Ilha Grande: um paraíso que luta para não seguir às escuras
Moradores se mobilizam para cobrar do poder público a devida salvaguarda deste patrimônio mundial cultural e natural
Acredita-se que quando a expedição marítima portuguesa comandada por Gonçalo Coelho, entre 1502 e 1503, aproximou-se da Baía de Angra dos Reis, o famoso navegador Américo Vespúcio teria dito: “Se existe um paraíso, o paraíso é aqui!”. Atualmente, esse cenário paradisíaco requer toda nossa atenção e cuidado.
Cerca de cinco anos após ser elevada à categoria de Patrimônio Mundial pela Unesco, em 2019, uma das mais famosas ilhas de Angra dos Reis sofre com o descaso de órgãos públicos e privados que deveriam ser responsáveis pela sua manutenção e preservação.
Moradores, comerciantes e turistas relatam graves e frequentes problemas estruturais que ameaçam a sustentabilidade desse atrativo paradisíaco, principalmente durante o período de alta temporada.
Nem mesmo em meio à festa de São Sebastião, no último sábado, dia 20, o padroeiro da cidade do Rio de Janeiro e da própria Ilha Grande, contou com a compaixão da distribuidora de energia Enel Brasil. A empresa não foi capaz de evitar a falta de luz, assim como diminuir a demora no seu religamento, algo que infelizmente interferiu e quase ofuscou o tradicional brilho da celebração caiçara.
São Sebastião é considerado, no catolicismo, como o protetor da humanidade contra a fome, a peste e a guerra. Nas religiões de matriz africana é muitas vezes representado como o orixá guardião e caçador Oxóssi, entidade guerreira associada ao conhecimento e às florestas. Rogando a proteção da força ancestral e do espírito comunitário, moradores da Vila do Abraão convocam todos para uma manifestação “exigindo fornecimento de energia de qualidade para a Ilha Grande (…) nesta terça-feira dia 23/01 às 17h30, na praça do Abraão”, como informado pela moradora Marcia Lucena.
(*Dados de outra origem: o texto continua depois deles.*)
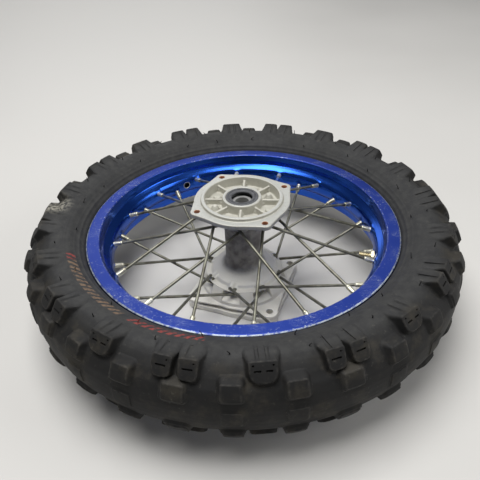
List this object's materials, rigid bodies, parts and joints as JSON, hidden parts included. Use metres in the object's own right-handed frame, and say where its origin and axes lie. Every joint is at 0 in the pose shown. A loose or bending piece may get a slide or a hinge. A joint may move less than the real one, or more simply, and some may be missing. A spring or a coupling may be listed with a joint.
{
  "type": "spoked wheel",
  "caption": "Wire-spoked off-road rear wheel: cast hub on bearings, anodised rim, knobbly tyre, tube and valve, with disc and sprocket seats.",
  "frame": {"origin": "on the axle line, in the middle plane of the rim", "axes": "+Z along the axle line towards the brake disc side; +X is 15 degrees past the valve"},
  "size_m": [0.5292, 0.5282, 0.1468],
  "materials": {
    "cast_alloy": "satin as-cast with machined faces",
    "blue_anodised": "blue anodised, scratched lip",
    "tape_rubber": "matte",
    "tube_rubber": "matte",
    "tyre_rubber": "matte, dusty",
    "zinc_wire": "dull zinc plate",
    "nipple_plate": "worn zinc plate",
    "bearing_steel": "ground",
    "ball_steel": "polished",
    "cage_plastic": "moulded",
    "seal_rubber": "satin",
    "spacer_tube": "turned",
    "valve_brass": "worn nickel over brass"
  },
  "bodies": {
    "axle_core": {"disc_bearing_inner_race": "bearing_steel", "bearing_spacer": "spacer_tube", "sprocket_bearing_inner_race": "bearing_steel"},
    "wheel": {"hub_shell": "cast_alloy", "rim": "blue_anodised", "rim_tape": "tape_rubber", "inner_tube": "tube_rubber", "tyre": "tyre_rubber", "disc_side_leading_spokes": "zinc_wire", "disc_side_trailing_spokes": "zinc_wire", "sprocket_side_leading_spokes": "zinc_wire", "sprocket_side_trailing_spokes": "zinc_wire", "disc_side_nipples": "nipple_plate", "sprocket_side_nipples": "nipple_plate", "disc_bearing_outer_race": "bearing_steel", "disc_bearing_shields": "seal_rubber", "sprocket_bearing_outer_race": "bearing_steel", "sprocket_bearing_shields": "seal_rubber", "disc_side_seal": "seal_rubber", "sprocket_side_seal": "seal_rubber", "valve_stem": "valve_brass", "valve_nut": "valve_brass", "valve_core": "valve_brass"},
    "disc_ball_ring": {"disc_bearing_balls": "ball_steel", "disc_bearing_cage": "cage_plastic"},
    "sprocket_ball_ring": {"sprocket_bearing_balls": "ball_steel", "sprocket_bearing_cage": "cage_plastic"},
    "valve_plunger": {"valve_pin": "valve_brass"}
  },
  "joints": [
    {"name": "wheel_spin", "type": "hinge", "parent": "axle_core", "child": "wheel", "pos_m": [0, 0, 0], "axis": [0, 0, 1], "continuous": true},
    {"name": "disc_ball_ring_spin", "type": "hinge", "parent": "axle_core", "child": "disc_ball_ring", "pos_m": [0, 0, 0.0533], "axis": [0, 0, 1], "continuous": true},
    {"name": "sprocket_ball_ring_spin", "type": "hinge", "parent": "axle_core", "child": "sprocket_ball_ring", "pos_m": [0, 0, -0.0608], "axis": [0, 0, 1], "continuous": true},
    {"name": "valve_pin_slide", "type": "slide", "parent": "wheel", "child": "valve_plunger", "axis": [0.9659, -0.2588, 0], "range_m": [0, 0.0015], "stiffness_N_per_m": 400}
  ],
  "couplings": [
    {"joint": "disc_ball_ring_spin", "follows": "wheel_spin", "ratio": 0.6123},
    {"joint": "sprocket_ball_ring_spin", "follows": "wheel_spin", "ratio": 0.6123}
  ]
}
Além de causar grandes prejuízos e desconforto a moradores e frequentadores de toda a Ilha Grande, a constante falta de luz ainda gera um grave risco ambiental e sanitário. A interrupção do abastecimento elétrico, associada a um crescimento urbano desordenado e ao subdimensionamento da estação de tratamento de resíduos da Vila do Abraão, maior comunidade da Ilha, compromete ainda mais o tratamento já precário oferecido pelo Serviço Autônomo de Água e Esgoto de Angra dos Reis.
Inaugurada em 1996, a estação de esgoto opera insatisfatoriamente e, segundo moradores, serve apenas para bombear os resíduos da rede através em um lançador submarino mal dimensionado. Porém, cada vez que acontece um apagão a situação piora, pois o sistema para de funcionar e transborda nos córregos e praias deste santuário natural da Costa Verde.
O risco de incêndios nas edificações, e até mesmo na importante reserva de Mata Atlântica local, também não pode ser descartado. Os inúmeros episódios de curto-circuito nos transformadores e rede elétrica, a má conservação dos postes, assim como a falta de fiscalização das ligações clandestinas são riscos eminentes.
Como frequentador e historiador apaixonado pela Ilha Grande, esperava que em pleno mês de aniversário do seu município, que acabou de completar 522 anos no último dia 6 de janeiro, a realidade fosse mais amena.
Só para constar, no exato momento em que finalizamos essa coluna, novamente acabamos de ficar sem luz e em meio a uma chuva torrencial, que tende a transbordar novamente os esgotos.
No entanto, é fundamental deixar claro que os problemas em questão são passíveis de solução, mas necessitam urgentemente da devida atenção do poder público e das empresas responsáveis. Como afirma a moradora Paula Nunes, “Aqui na Vila do Abraão nós vivemos a sensação de abandono, nós somos uma Área de Proteção Ambiental, a APA de Tamoios, aqui nós temos o Parque Estadual da Ilha Grande, nós somos reconhecidos como patrimônio mundial da Unesco e você não vê iniciativas no sentido de melhorar o sistema e abastecimento de água, o sistema de tratamento de esgoto, o sistema de energia elétrica. Então eu acho que os problemas não são difíceis de serem resolvidos, são problemas de estrutura básica de qualquer município e falta esse olhar respeitoso para Ilha Grande, sobre um lugar que é um destino turístico muito visitado por brasileiros e estrangeiros”.
A riqueza sociocultural, antropológica, religiosa e a singular biodiversidade da Ilha Grande não podem seguir sendo violentadas. Estamos falando do primeiro patrimônio misto, natural e cultural, do Brasil, da maior ilha do estado do Rio e uma das maiores e mais bem preservadas da costa marítima do país.